Secours populaire français - History




1950-1959


-1950-1952, Vietnam: the SPF starts campaigning in favour of Henri Martin, a seaman in the Navy. Appalled by the bombing on the inhabitants of Haiphong in 1946, Henri Martin had opposed the colonial repression and was jailed and condemned for sabotage in October 1950, then released in August 1952, after pressures from the SPF.
 
-From 1952, Greece: in a country where it had already intervened during the insurrection of 1947, the SPF tries to get a pardon for the leader of the communist opposition, Nikos Beloyannis, who is executed in April 1952. Then the SPF supports the opponents to the colonels’ dictatorship after 1966.
 
-June 1953, United States: the SPF gets mobilized in favour of Julius and Ethel Rosenberg, executed after being accused of giving military confidential documents to the USSR.
 
-from 1956, Algeria: in February 1956, the SPF sends a boat to Alger despite the French military’s refusal to let it berth. It supplies the Casbah district thanks to Chérif Djemad, an underground member of the Algerian Secours Populaire.

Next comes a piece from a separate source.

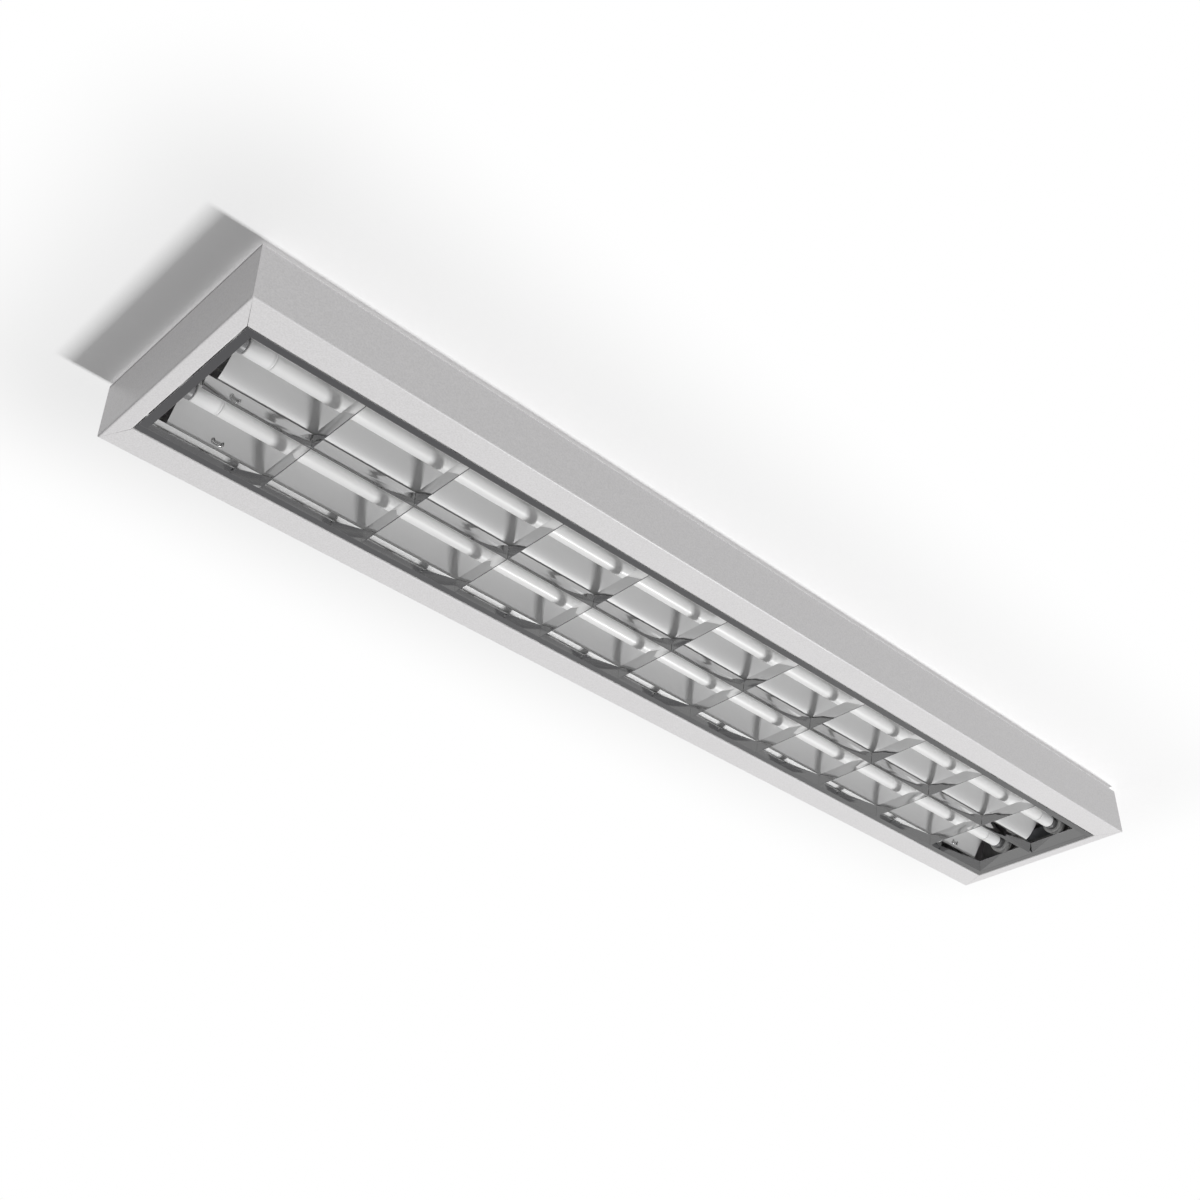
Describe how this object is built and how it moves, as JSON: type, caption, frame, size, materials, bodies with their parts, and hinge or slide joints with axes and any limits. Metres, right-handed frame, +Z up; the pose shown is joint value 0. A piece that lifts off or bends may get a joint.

The SPF also asks to pardon the Arab prisoners sentenced to death as well as the French soldiers imprisoned for denouncing torture. In France, it provides legal aid to the victims of an Algerian demonstration in Charonne, Paris, in February 1962.
 
-1957, France: while organising its congress in Vénissieux, the SPF decides to provide legal aid to 47 young men who refuse to do their military service as Hans Speidel, a former Wehrmacht’s general in Paris during the Second World War, has just been promoted to command the NATO’s (North Atlantic Treaty Organisation, which France will leave in 1966) land forces in Central Northern Europe. Those conscripts are all sons of Resistance martyrs and do not want to make their military service in French troops de facto under the orders of a German formerly serving Adolf Hitler. They are jailedand then freed following pressures from the SPF.